In actuality, a lactation consultant is a necessary service hospitals need to provide. While the post tells a tale of a bullying woman who explains that pain and suffering are par for the course, all breastfeeding professionals with which I consulted as a new mom told me exactly the opposite: that with proper help, breastfeeding isn’t supposed to hurt.
After insinuating that formula is somehow a better choice for preemies like her own child — it is not necessary nor even recommended, and a premature baby can safely be fed exclusively on breastmilk — Gale predictably attacks the Latch On NYC initiative, again speaking from a place of ignorance. She says:
“According to the ‘breast is best’ fanatics, choosing to bottle-feed my babies was akin to feeding them crack and getting them tattooed. New York is even considering locking up formula in hospitals so new mothers won’t be swayed by the evils of this alternative to the breast… But why? Of all the things society can do to protect it’s most vulnerable citizens, is hiding formula and making women feel terrible about how they choose to feed their children really the place to start?”

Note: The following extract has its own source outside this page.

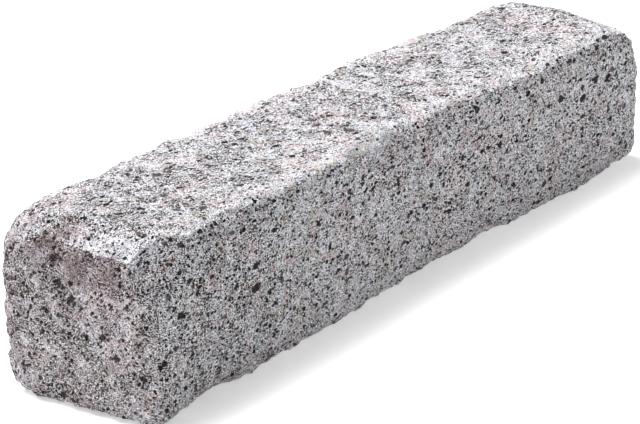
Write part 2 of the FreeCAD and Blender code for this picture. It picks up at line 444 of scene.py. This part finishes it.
def mottle(size, detail=2.0, rough=0.5, offset=0.0):
    """Soft uneven tone whose patches are as wide as the size, in millimetres."""
    made = node("ShaderNodeTexNoise")
    put(made.inputs["Vector"], shifted(place_mm, offset))
    made.inputs["Scale"].default_value = 1 / size
    made.inputs["Detail"].default_value = detail
    made.inputs["Roughness"].default_value = rough
    return made.outputs["Fac"]


def stained(colour, stain, size, low, high, strength, offset):
    """Colour with soft stains where a mottle of that size rises from low to high."""
    return blend(maths("MULTIPLY", span(mottle(size, offset=offset), low, high), strength), colour, stain)


# Cement paste, from bluish grey to mauve over a few centimetres, with soft buff and pinkish stains. Small
# rusty and bluish ones are strongest at the near end, and the torn ends are mauve, with brown patches.
PASTE_GREY = (0.58, 0.59, 0.635, 1)
PASTE_MAUVE = (0.625, 0.575, 0.605, 1)
PASTE_BUFF = (0.50, 0.465, 0.41, 1)
PASTE_PINK = (0.53, 0.42, 0.435, 1)
PASTE_TORN = (0.60, 0.54, 0.565, 1)
PASTE_RUST = (0.46, 0.36, 0.35, 1)
PASTE_BLUE = (0.58, 0.61, 0.69, 1)
PASTE_BROWN = (0.20, 0.155, 0.16, 1)
stronger_near = span(length_way, -140, -240, 0.4, 0.75)
paste = blend(span(mottle(26, 3.0), 0.42, 0.62), PASTE_GREY, PASTE_MAUVE)
paste = stained(paste, PASTE_BUFF, 12, 0.56, 0.68, 0.85, 31)
paste = stained(paste, PASTE_PINK, 8, 0.57, 0.68, 0.9, 87)
paste = blend(maths("MULTIPLY", torn_here, 0.6), paste, PASTE_TORN)
paste = stained(paste, PASTE_RUST, 5.5, 0.58, 0.68, stronger_near, 143)
paste = stained(paste, PASTE_BLUE, 6.5, 0.55, 0.66, stronger_near, 171)
paste = blend(maths("MULTIPLY", skin_layer("brown"), 0.85), paste, PASTE_BROWN)

# Drift of the tone over some millimetres, the pale dust of the rubbed arrises with a painted highlight at
# the near front corner, and painted shade
DARKEST_DRIFT, PALEST_DRIFT = 0.88, 1.12
DUST_AND_HIGHLIGHT_TINT = 1.09
PAINTED_SHADE_TINT = 0.6
drift = node("ShaderNodeCombineColor")
drift_tone = span(mottle(4, 4.0, 0.6, offset=5), 0.3, 0.7, DARKEST_DRIFT, PALEST_DRIFT)
for socket in drift.inputs:
    put(socket, drift_tone)
sandy = blend(1.0, paste, drift.outputs[0], "MULTIPLY")
sandy = tinted(dust_and_highlight_here, sandy, DUST_AND_HIGHLIGHT_TINT)
sandy = tinted(skin_layer("painted_shade"), sandy, PAINTED_SHADE_TINT)

# The mix was drawn along the mould, so its grains lie a little lengthwise. It was also filled from one
# end, and the sand that went in last, at the far end, is the coarser.
NEAR_END, FAR_END = -300, 300
FINER_ALONG = (1.0, 0.78)
FINER_ACROSS = (1.52, 1.12)
RAGGED_SCALE = 1.3
RAGGED_BY = 0.8
finer_along = span(length_way, NEAR_END, FAR_END, *FINER_ALONG, smooth=False)
finer_across = span(length_way, NEAR_END, FAR_END, *FINER_ACROSS, smooth=False)
finer = node("ShaderNodeCombineXYZ")
for socket, amount in zip(finer.inputs, (finer_along, finer_across, finer_across)):
    put(socket, amount)
drawn = node("ShaderNodeVectorMath", operation="MULTIPLY")
put(drawn.inputs[0], place_mm)
put(drawn.inputs[1], finer.outputs[0])
ragged = node("ShaderNodeTexNoise")
put(ragged.inputs["Vector"], drawn.outputs[0])
ragged.inputs["Scale"].default_value = RAGGED_SCALE
ragged.inputs["Detail"].default_value = 2.0
ragged_place = node("ShaderNodeVectorMath", operation="MULTIPLY_ADD")
put(ragged_place.inputs[0], ragged.outputs["Color"])
ragged_place.inputs[1].default_value = (RAGGED_BY, RAGGED_BY, RAGGED_BY)
put(ragged_place.inputs[2], drawn.outputs[0])


def grains(size, offset):
    """Grains packed side by side: how far a point is from its grain's middle, and the grain's chances."""
    made = node("ShaderNodeTexVoronoi")
    put(made.inputs["Vector"], shifted(ragged_place.outputs[0], offset))
    made.inputs["Scale"].default_value = 1 / size
    lots = node("ShaderNodeSeparateColor")
    put(lots.inputs[0], made.outputs["Color"])
    return made.outputs["Distance"], lots.outputs[0], lots.outputs[1], lots.outputs[2]


def picked_grains(size, share, offset):
    """A share of the grains, which fill their cells."""
    return maths("LESS_THAN", grains(size, offset)[1], share)


SEAM = 0.45


def marks(size, share, least, most, offset):
    """Ragged marks, one in each of a share of the grains, whose reach is a part of the grain's own size.

    Gives the marks, the marks with the thin seam round them, and a chance that is each mark's own."""
    distance, picked, wide, tone = grains(size, offset)
    reach = span(wide, 0, 1, least, most, smooth=False)
    chosen = maths("LESS_THAN", picked, share)
    inside = maths("MULTIPLY", maths("LESS_THAN", distance, reach), chosen)
    with_seam = maths("MULTIPLY", maths("LESS_THAN", distance, maths("ADD", reach, SEAM / size)), chosen)
    return inside, with_seam, tone


# Quartz sand, which is pale, and grey sand: each by the width of its grains, the share of them that is
# such sand, and the offset of the pattern
QUARTZ_TINT = 1.55
GREY_SAND_TINT = 0.67
quartz = picked_grains(0.9, 0.26, 17.0)
sandy = tinted(quartz, sandy, QUARTZ_TINT)
sandy = tinted(picked_grains(0.8, 0.26, 71.0), sandy, GREY_SAND_TINT)

# How rich the sand is in basalt and in dark air holes, whose shade is painted. It varies over a centimetre,
# more so on top and on the torn ends. The near end has more of it. The rubbed arrises have less, as their
# dust leaves the grains pale, and so has the painted highlight at the near front corner.
TOP_STARTS, TOP_FULL = 104, 111
HIDDEN_BY_DUST_AND_HIGHLIGHT = 0.6
clean = maths("SUBTRACT", 1.0, maths("MULTIPLY", dust_and_highlight_here, HIDDEN_BY_DUST_AND_HIGHLIGHT))
richer_end = span(length_way, -140, -230, 1.0, span(height_way, 96, 108, 1.35, 1.18))
patchy = maths("MAXIMUM", span(height_way, TOP_STARTS, TOP_FULL), torn_here)
least_rich = span(patchy, 0, 1, 0.78, 0.6)
most_rich = span(patchy, 0, 1, 1.27, 1.6)
richness = maths("MULTIPLY", span(mottle(13, offset=61), 0.35, 0.65, least_rich, most_rich), richer_end)
richness = maths("MULTIPLY", richness, clean)
richness = maths("MULTIPLY", richness, span(torn_here, 0, 1, 1.0, 0.8))

# Basalt sand in six sizes, whose dark marks also carry painted shade of small air holes: the width of the
# grains, the share of them that is dark, how much of this share is left on top and on a torn end, and
# whether some of them are rusty
BASALT_AND_HOLE_SHADE_SIZES = [(0.75, 0.52, 1.0, 1.2, False), (1.1, 0.42, 1.0, 1.2, False), (1.6, 0.20, 1.0, 0.75, False),
                (2.4, 0.20, 1.0, 0.75, True), (3.6, 0.12, 0.8, 0.75, True), (5.2, 0.03, 0.8, 0.75, False)]
BASALT_AND_HOLE_SHADE = (0.012, 0.011, 0.012, 1)
BROWN_PORE_SHADE = (0.026, 0.016, 0.015, 1)
RUSTY_STONE = (0.095, 0.053, 0.047, 1)
RUSTY_SHARE = 0.22
FAINTEST = 0.88
LEAST_REACH, MOST_REACH = 0.32, 0.62
PALE_SEAM = 1.37
PALEST = (0.93, 0.92, 0.93, 1)
DENT_DEPTH = -0.3
dotted = sandy
dents = 0.0
for number, (size, share, on_top, on_torn, rusty) in enumerate(BASALT_AND_HOLE_SHADE_SIZES):
    amount = maths("MULTIPLY", richness, share)
    amount = maths("MULTIPLY", amount, span(height_way, TOP_STARTS, TOP_FULL, 1.0, on_top))
    amount = maths("MULTIPLY", amount, span(torn_here, 0, 1, 1.0, on_torn))
    picked, seamed, tone = marks(size, amount, LEAST_REACH, MOST_REACH, 7.0 + 13 * number)
    dotted = blend(1.0, tinted(seamed, dotted, PALE_SEAM), PALEST, "DARKEN")
    strength = maths("MULTIPLY", picked, span(tone, 0, 1, FAINTEST, 1.0, smooth=False))
    # On the torn ends the dark marks are painted shade in brown pores
    dark = blend(torn_here, BASALT_AND_HOLE_SHADE, BROWN_PORE_SHADE)
    if rusty:
        dark = blend(maths("LESS_THAN", tone, RUSTY_SHARE), dark, RUSTY_STONE)
    dotted = blend(strength, dotted, dark)
    dents = maths("ADD", dents, maths("MULTIPLY", picked, DENT_DEPTH * size))

# A few grey stones, painted shade in the pits, and the stones that show. Their edges are ragged by
# some part of a millimetre.
GREY_STONE = (0.135, 0.108, 0.10, 1)
PIT_PAINTED_SHADE = (0.026, 0.02, 0.019, 1)
BLACK_STONE = (0.02, 0.019, 0.02, 1)
BROWN_STONE = (0.085, 0.066, 0.06, 1)
dotted = blend(marks(5.0, 0.03, 0.2, 0.42, 113.0)[0], dotted, GREY_STONE)
pit_shade_edge = span(mottle(1.5, offset=23), 0.25, 0.75, -0.45, 0.45, smooth=False)
pit_shade_here = span(maths("ADD", skin_layer("pit"), pit_shade_edge), 0.30, 0.62)
dotted = blend(maths("MULTIPLY", pit_shade_here, 0.9), dotted, PIT_PAINTED_SHADE)
stone_edge = mottle(2.2, offset=3)
for name, raggedness, strength, colour in (("stone", 0.9, 0.97, BLACK_STONE),
                                           ("brown_stone", 1.3, 0.95, BROWN_STONE)):
    ragged_edge = span(stone_edge, 0.25, 0.75, -raggedness, raggedness, smooth=False)
    stone_here = span(maths("ADD", skin_layer(name), ragged_edge), 0.25, -0.25)
    dotted = blend(maths("MULTIPLY", stone_here, strength), dotted, colour)

# Height of the fine relief in millimetres: the dents that dark grains left, the quartz that stands out,
# fine grit, and coarser grit that is rougher on the torn ends
QUARTZ_STANDS = 0.15
FINE_GRIT = 0.8
CAST_GRIT, TORN_GRIT = 1.6, 2.6
coarse_grit = span(torn_here, 0, 1, CAST_GRIT, TORN_GRIT)
height = maths("ADD", dents, maths("MULTIPLY", mottle(0.8, rough=0.6, offset=9), FINE_GRIT))
height = maths("ADD", height, maths("MULTIPLY", quartz, QUARTZ_STANDS))
height = maths("ADD", height, maths("MULTIPLY", mottle(2.2, offset=19), coarse_grit))
bumps = node("ShaderNodeBump")
bumps.inputs["Strength"].default_value = 0.9
bumps.inputs["Distance"].default_value = 1.3 * MM
put(bumps.inputs["Height"], height)

surface = node("ShaderNodeBsdfPrincipled")
put(surface.inputs["Base Color"], dotted)
put(surface.inputs["Roughness"], span(mottle(3, offset=13), 0.3, 0.7, 0.84, 0.97))
surface.inputs["Specular IOR Level"].default_value = 0.1
put(surface.inputs["Normal"], bumps.outputs[0])
output = node("ShaderNodeOutputMaterial")
put(output.inputs["Surface"], surface.outputs[0])
skin.materials.append(concrete)


# The studio. The block lies on a broad pale sheet that is lit a little from below, under one wide
# soft light from above and behind.
FLOOR_HALF = 8.0
FLOOR_CLEARANCE = 0.05 * MM
WHITE = (1, 1, 1, 1)
floor_mesh = bpy.data.meshes.new("studio_floor")
floor_corners = [(-FLOOR_HALF, -FLOOR_HALF, 0), (FLOOR_HALF, -FLOOR_HALF, 0), (FLOOR_HALF, FLOOR_HALF, 0),
                 (-FLOOR_HALF, FLOOR_HALF, 0)]
floor_mesh.from_pydata(floor_corners, [], [(0, 1, 2, 3)])
floor = bpy.data.objects.new("studio_floor", floor_mesh)
floor.location.z = mould_low[2] - FLOOR_CLEARANCE
bpy.context.collection.objects.link(floor)
pale = bpy.data.materials.new("pale_floor")
pale.use_nodes = True
pale_surface = pale.node_tree.nodes["Principled BSDF"]
pale_surface.inputs["Base Color"].default_value = (0.93, 0.93, 0.93, 1)
pale_surface.inputs["Roughness"].default_value = 0.9
pale_surface.inputs["Emission Color"].default_value = WHITE
pale_surface.inputs["Emission Strength"].default_value = 0.425
floor_mesh.materials.append(pale)

sky = bpy.data.worlds.new("studio_walls")
sky.use_nodes = True
sky.node_tree.nodes["Background"].inputs["Color"].default_value = WHITE
sky.node_tree.nodes["Background"].inputs["Strength"].default_value = 0.30
bpy.context.scene.world = sky

overhead = bpy.data.lights.new("overhead_softbox", "AREA")
overhead.shape = "RECTANGLE"
overhead.size = 3.0
overhead.size_y = 2.0
overhead.energy = 214
softbox = bpy.data.objects.new("overhead_softbox", overhead)
softbox.location = (-0.3, 1.2, 2.9)
softbox.rotation_euler = (-softbox.location).to_track_quat("-Z", "Y").to_euler()
bpy.context.collection.objects.link(softbox)
bpy.context.scene.view_settings.view_transform = "Standard"


# The camera. It stands off the near end of the block, well back and with a long lens, and looks down
# along it. Its place, its three turns and its focal length were fitted to the block's long edges.
FRAME_WIDTH = 640
SENSOR_WIDTH = 36.0
FOCAL_PIXELS = 2409.3
EYE = Vector((-1.27772, -0.82538, 0.57188))
YAW = math.radians(-56.17)
PITCH = math.radians(19.50)
ROLL = math.radians(-0.474)
back_way = Vector((math.sin(YAW) * math.cos(PITCH), -math.cos(YAW) * math.cos(PITCH), math.sin(PITCH)))
level_right = Vector((math.cos(YAW), math.sin(YAW), 0))
level_up = back_way.cross(level_right)
right_way = level_right * math.cos(ROLL) + level_up * math.sin(ROLL)
up_way = level_up * math.cos(ROLL) - level_right * math.sin(ROLL)
camera_data = bpy.data.cameras.new("camera")
camera_data.sensor_width = SENSOR_WIDTH
camera_data.lens = FOCAL_PIXELS * SENSOR_WIDTH / FRAME_WIDTH
camera_data.clip_end = 50
camera = bpy.data.objects.new("camera", camera_data)
camera.matrix_world = Matrix.Translation(EYE) @ Matrix((right_way, up_way, back_way)).transposed().to_4x4()
bpy.context.collection.objects.link(camera)
bpy.context.scene.camera = camera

In our earlier coverage of NYC’s breastfeeding initiative, I pointed out that, while the critique of this program may be well-intentioned, it is fundamentally incorrect. In all other Western nations, formula is not marketed in hospitals and for good reason. It’s unethical. It’s harmful to breastfeeding relationships. And most of all, formula will not be restricted in any way except as a marketing push.
Formula is and has always been free to non-breastfeeding mothers in maternity wards. What is changing is that samples provided by companies — which can influence a woman’s decision, such as through coupons and “swag bags” — will no longer be distributed. No one is being forced or even cajoled to breastfeed. It’s just that formula companies’ access to a captive and vulnerable audience is being restricted. In one city. And, it should be noted, following guidelines laid out by the American Association of Pediatrics.
But the sad thing about this common misconception that promoting breastfeeding is shaming women who choose not to is that, for every slight aimed at breastfeeding mothers in general and the organizations that support them, the already-weak network of support for nursing mothers is eroded. The idea is planted that those who may help — places and people like La Leche League, which is free and bar none the best source of information for women who can’t afford paid help — are really out to bully, belittle, or insult women who are desperately in need of support and assistance.
To wit, while the “breast is best” message has caught on intellectually, in society today, it has not caught on in practice. A shamed formula feeding mother may feel badly for a few minutes — a shamed nursing mother may give up altogether because she lacks support or encouragement or knowledge about how to breastfeed. A judgment will never take away a formula feeding woman’s ability to formula feed, but a nursing woman can be deprived of her ability to breastfeed due to such actions.
Perhaps the “breast is best” message does make some parents feel inadequate for choosing otherwise, but, as long as formula is free in hospitals, the only choices being taken away are those from women who cannot afford or access the very basic breastfeeding services which are only beginning to catch on as a standard in this country, and it is doing women everywhere an extreme disservice.